** Your task **
Give all of the lines again exactly as they read.

** Supplied material **
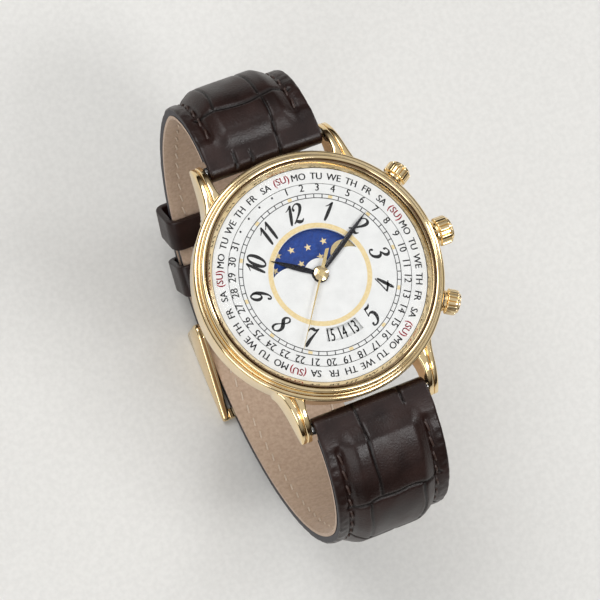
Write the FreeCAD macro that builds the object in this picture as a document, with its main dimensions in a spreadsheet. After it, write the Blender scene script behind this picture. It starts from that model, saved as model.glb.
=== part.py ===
import FreeCAD, Part
import math
import os

import Sketcher

# Moon phase watch on a closed, buckled strap. Millimetres.
# The origin is the centre of the case back's outer face: +Z comes out of the dial, +X points to 3 o'clock,
# where the main crown is, and +Y to 12 o'clock. The strap loop hangs below the case back.

V = FreeCAD.Vector
FULL_TURN = 360.0
RIGHT_ANGLE = 90.0
LEVEL = 1e-6

doc = FreeCAD.newDocument("MoonPhaseWatch")
sheet = doc.addObject("Spreadsheet::Sheet", "Sizes")
cells = []


class Size:
    """A length or angle that is known as a number and as the expression it comes from."""

    def __init__(self, value, text):
        self.value = float(value)
        self.text = text

    def __add__(self, other):
        return Size(self.value + number(other), f"({self.text} + {words(other)})")

    def __radd__(self, other):
        return self + other

    def __sub__(self, other):
        return Size(self.value - number(other), f"({self.text} - {words(other)})")

    def __rsub__(self, other):
        return Size(number(other) - self.value, f"({words(other)} - {self.text})")

    def __mul__(self, other):
        return Size(self.value * number(other), f"({self.text} * {words(other)})")

    def __rmul__(self, other):
        return self * other

    def __truediv__(self, other):
        return Size(self.value / number(other), f"({self.text} / {words(other)})")

    def __rtruediv__(self, other):
        return Size(number(other) / self.value, f"({words(other)} / {self.text})")

    def __neg__(self):
        return Size(-self.value, f"(0 - {self.text})")


def number(x):
    return x.value if isinstance(x, Size) else float(x)


def words(x):
    return x.text if isinstance(x, Size) else repr(float(x))


def root_of(x):
    return Size(math.sqrt(number(x)), f"sqrt({words(x)})")


def cosine(angle):
    return Size(math.cos(math.radians(number(angle))), f"cos({words(angle)})")


def sine(angle):
    return Size(math.sin(math.radians(number(angle))), f"sin({words(angle)})")


def size(alias, value):
    """Put one driving size into the sheet under its own name."""
    cells.append(alias)
    cell = f"A{len(cells)}"
    sheet.set(cell, str(value))
    sheet.setAlias(cell, alias)
    return Size(value, f"Sizes.{alias}")


# Case, bezel and crystal
case_radius = size("case_radius", 17.85)
cavity_radius = size("cavity_radius", 15.65)
case_foot_z = size("case_foot_z", 0.3)
case_foot_radius = size("case_foot_radius", 17.1)
back_radius = size("back_radius", 16.6)
back_face_radius = size("back_face_radius", 16.0)
back_thickness = size("back_thickness", 0.88)
back_lip = size("back_lip", 0.4)
band_top_z = size("band_top_z", 4.95)
bead_radius = size("bead_radius", 0.5)
case_groove = size("case_groove", 0.15)
bezel_seat_z = size("bezel_seat_z", 5.75)
bezel_bore = size("bezel_bore", 16.4)
bezel_skirt = size("bezel_skirt", 0.35)
bezel_radius = size("bezel_radius", 17.5)
bezel_bead_radius = size("bezel_bead_radius", 0.37)
bezel_thin_bead = size("bezel_thin_bead", 0.2)
bezel_rise = size("bezel_rise", 0.65)
crystal_radius = size("crystal_radius", 16.2)
crystal_seat_z = size("crystal_seat_z", 7.22)
crystal_edge = size("crystal_edge", 0.25)
crystal_rise = size("crystal_rise", 0.5)
rehaut_inner = size("rehaut_inner", 15.52)
rehaut_land = size("rehaut_land", 0.2)
gasket_section = size("gasket_section", 0.26)

# Lugs and spring bars
lug_inner_x = size("lug_inner_x", 9.1)
lug_ridge = size("lug_ridge", 1.05)
lug_groove = size("lug_groove", 0.35)
lug_flank = size("lug_flank", 0.85)
lug_step = size("lug_step", 0.45)
lug_groove_drop = size("lug_groove_drop", 0.75)
lug_top_z = size("lug_top_z", 5.4)
lug_bend = size("lug_bend", 5.6)
lug_bend_y = size("lug_bend_y", 15.9)
lug_nose = size("lug_nose", 0.7)
lug_foot_z = size("lug_foot_z", 0.75)
lug_root_y = size("lug_root_y", 12.3)
spring_bar_y = size("spring_bar_y", 19.8)
spring_bar_z = size("spring_bar_z", 2.7)
spring_bar_radius = size("spring_bar_radius", 0.75)
bar_tip_radius = size("bar_tip_radius", 0.38)
bar_tip_length = size("bar_tip_length", 0.8)

# Crowns and stems
crown_axis_z = size("crown_axis_z", 4.3)
crown_seat = size("crown_seat", 18.35)
main_crown_radius = size("main_crown_radius", 2.1)
main_crown_length = size("main_crown_length", 2.7)
side_crown_radius = size("side_crown_radius", 1.85)
side_crown_length = size("side_crown_length", 2.5)
side_crown_angle = size("side_crown_angle", 31.0)
crown_bore_depth = size("crown_bore_depth", 1.2)
flute_radius = size("flute_radius", 0.24)
tube_radius = size("tube_radius", 1.0)
tube_bore = size("tube_bore", 0.55)
tube_end = size("tube_end", 18.9)
stem_radius = size("stem_radius", 0.45)

# Dial, rings and calendar layer
dial_z = size("dial_z", 6.2)
dial_thickness = size("dial_thickness", 0.45)
dial_radius = size("dial_radius", 12.0)
date_scale_radius = size("date_scale_radius", 13.15)
weekday_radius = size("weekday_radius", 15.45)
weekday_flange = size("weekday_flange", 0.35)
ring_gap = size("ring_gap", 0.05)
moon_window_radius = size("moon_window_radius", 6.7)
moon_hump_radius = size("moon_hump_radius", 2.35)
moon_side_hump_radius = size("moon_side_hump_radius", 3.9)
window_tip_y = size("window_tip_y", 1.85)
hump_meet_x = size("hump_meet_x", 1.8)
date_window_inner = size("date_window_inner", 7.75)
date_window_outer = size("date_window_outer", 9.7)
date_window_angle = size("date_window_angle", 34.0)
moon_disc_radius = size("moon_disc_radius", 7.0)
moon_disc_z = size("moon_disc_z", 5.3)
disc_thickness = size("disc_thickness", 0.15)
date_ring_inner = size("date_ring_inner", 7.45)
date_ring_outer = size("date_ring_outer", 10.8)
calendar_plate_z = size("calendar_plate_z", 4.8)
calendar_plate_thickness = size("calendar_plate_thickness", 0.12)
boss_radius = size("boss_radius", 1.22)
wheel_gap = size("wheel_gap", 0.05)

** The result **
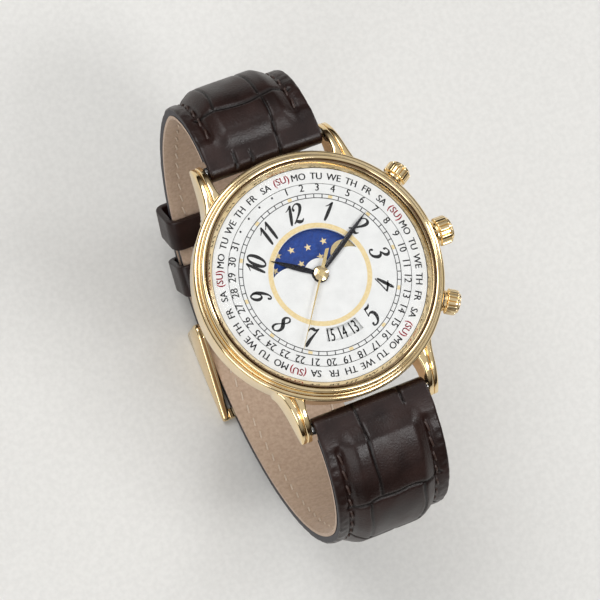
Write the FreeCAD macro that builds the object in this picture as a document, with its main dimensions in a spreadsheet. After it, write the Blender scene script behind this picture. It starts from that model, saved as model.glb.
=== part.py ===
import FreeCAD, Part
import math
import os

import Sketcher

# Moon phase watch on a closed, buckled strap. Millimetres.
# The origin is the centre of the case back's outer face: +Z comes out of the dial, +X points to 3 o'clock,
# where the main crown is, and +Y to 12 o'clock. The strap loop hangs below the case back.

V = FreeCAD.Vector
FULL_TURN = 360.0
RIGHT_ANGLE = 90.0
LEVEL = 1e-6

doc = FreeCAD.newDocument("MoonPhaseWatch")
sheet = doc.addObject("Spreadsheet::Sheet", "Sizes")
cells = []


class Size:
    """A length or angle that is known as a number and as the expression it comes from."""

    def __init__(self, value, text):
        self.value = float(value)
        self.text = text

    def __add__(self, other):
        return Size(self.value + number(other), f"({self.text} + {words(other)})")

    def __radd__(self, other):
        return self + other

    def __sub__(self, other):
        return Size(self.value - number(other), f"({self.text} - {words(other)})")

    def __rsub__(self, other):
        return Size(number(other) - self.value, f"({words(other)} - {self.text})")

    def __mul__(self, other):
        return Size(self.value * number(other), f"({self.text} * {words(other)})")

    def __rmul__(self, other):
        return self * other

    def __truediv__(self, other):
        return Size(self.value / number(other), f"({self.text} / {words(other)})")

    def __rtruediv__(self, other):
        return Size(number(other) / self.value, f"({words(other)} / {self.text})")

    def __neg__(self):
        return Size(-self.value, f"(0 - {self.text})")


def number(x):
    return x.value if isinstance(x, Size) else float(x)


def words(x):
    return x.text if isinstance(x, Size) else repr(float(x))


def root_of(x):
    return Size(math.sqrt(number(x)), f"sqrt({words(x)})")


def cosine(angle):
    return Size(math.cos(math.radians(number(angle))), f"cos({words(angle)})")


def sine(angle):
    return Size(math.sin(math.radians(number(angle))), f"sin({words(angle)})")


def size(alias, value):
    """Put one driving size into the sheet under its own name."""
    cells.append(alias)
    cell = f"A{len(cells)}"
    sheet.set(cell, str(value))
    sheet.setAlias(cell, alias)
    return Size(value, f"Sizes.{alias}")


# Case, bezel and crystal
case_radius = size("case_radius", 17.85)
cavity_radius = size("cavity_radius", 15.65)
case_foot_z = size("case_foot_z", 0.3)
case_foot_radius = size("case_foot_radius", 17.1)
back_radius = size("back_radius", 16.6)
back_face_radius = size("back_face_radius", 16.0)
back_thickness = size("back_thickness", 0.88)
back_lip = size("back_lip", 0.4)
band_top_z = size("band_top_z", 4.95)
bead_radius = size("bead_radius", 0.5)
case_groove = size("case_groove", 0.15)
bezel_seat_z = size("bezel_seat_z", 5.75)
bezel_bore = size("bezel_bore", 16.4)
bezel_skirt = size("bezel_skirt", 0.35)
bezel_radius = size("bezel_radius", 17.5)
bezel_bead_radius = size("bezel_bead_radius", 0.37)
bezel_thin_bead = size("bezel_thin_bead", 0.2)
bezel_rise = size("bezel_rise", 0.65)
crystal_radius = size("crystal_radius", 16.2)
crystal_seat_z = size("crystal_seat_z", 7.22)
crystal_edge = size("crystal_edge", 0.25)
crystal_rise = size("crystal_rise", 0.5)
rehaut_inner = size("rehaut_inner", 15.52)
rehaut_land = size("rehaut_land", 0.2)
gasket_section = size("gasket_section", 0.26)

# Lugs and spring bars
lug_inner_x = size("lug_inner_x", 9.1)
lug_ridge = size("lug_ridge", 1.05)
lug_groove = size("lug_groove", 0.35)
lug_flank = size("lug_flank", 0.85)
lug_step = size("lug_step", 0.45)
lug_groove_drop = size("lug_groove_drop", 0.75)
lug_top_z = size("lug_top_z", 5.4)
lug_bend = size("lug_bend", 5.6)
lug_bend_y = size("lug_bend_y", 15.9)
lug_nose = size("lug_nose", 0.7)
lug_foot_z = size("lug_foot_z", 0.75)
lug_root_y = size("lug_root_y", 12.3)
spring_bar_y = size("spring_bar_y", 19.8)
spring_bar_z = size("spring_bar_z", 2.7)
spring_bar_radius = size("spring_bar_radius", 0.75)
bar_tip_radius = size("bar_tip_radius", 0.38)
bar_tip_length = size("bar_tip_length", 0.8)

# Crowns and stems
crown_axis_z = size("crown_axis_z", 4.3)
crown_seat = size("crown_seat", 18.35)
main_crown_radius = size("main_crown_radius", 2.1)
main_crown_length = size("main_crown_length", 2.7)
side_crown_radius = size("side_crown_radius", 1.85)
side_crown_length = size("side_crown_length", 2.5)
side_crown_angle = size("side_crown_angle", 31.0)
crown_bore_depth = size("crown_bore_depth", 1.2)
flute_radius = size("flute_radius", 0.24)
tube_radius = size("tube_radius", 1.0)
tube_bore = size("tube_bore", 0.55)
tube_end = size("tube_end", 18.9)
stem_radius = size("stem_radius", 0.45)

# Dial, rings and calendar layer
dial_z = size("dial_z", 6.2)
dial_thickness = size("dial_thickness", 0.45)
dial_radius = size("dial_radius", 12.0)
date_scale_radius = size("date_scale_radius", 13.15)
weekday_radius = size("weekday_radius", 15.45)
weekday_flange = size("weekday_flange", 0.35)
ring_gap = size("ring_gap", 0.05)
moon_window_radius = size("moon_window_radius", 6.7)
moon_hump_radius = size("moon_hump_radius", 2.35)
moon_side_hump_radius = size("moon_side_hump_radius", 3.9)
window_tip_y = size("window_tip_y", 1.85)
hump_meet_x = size("hump_meet_x", 1.8)
date_window_inner = size("date_window_inner", 7.75)
date_window_outer = size("date_window_outer", 9.7)
date_window_angle = size("date_window_angle", 34.0)
moon_disc_radius = size("moon_disc_radius", 7.0)
moon_disc_z = size("moon_disc_z", 5.3)
disc_thickness = size("disc_thickness", 0.15)
date_ring_inner = size("date_ring_inner", 7.45)
date_ring_outer = size("date_ring_outer", 10.8)
calendar_plate_z = size("calendar_plate_z", 4.8)
calendar_plate_thickness = size("calendar_plate_thickness", 0.12)
boss_radius = size("boss_radius", 1.22)
wheel_gap = size("wheel_gap", 0.05)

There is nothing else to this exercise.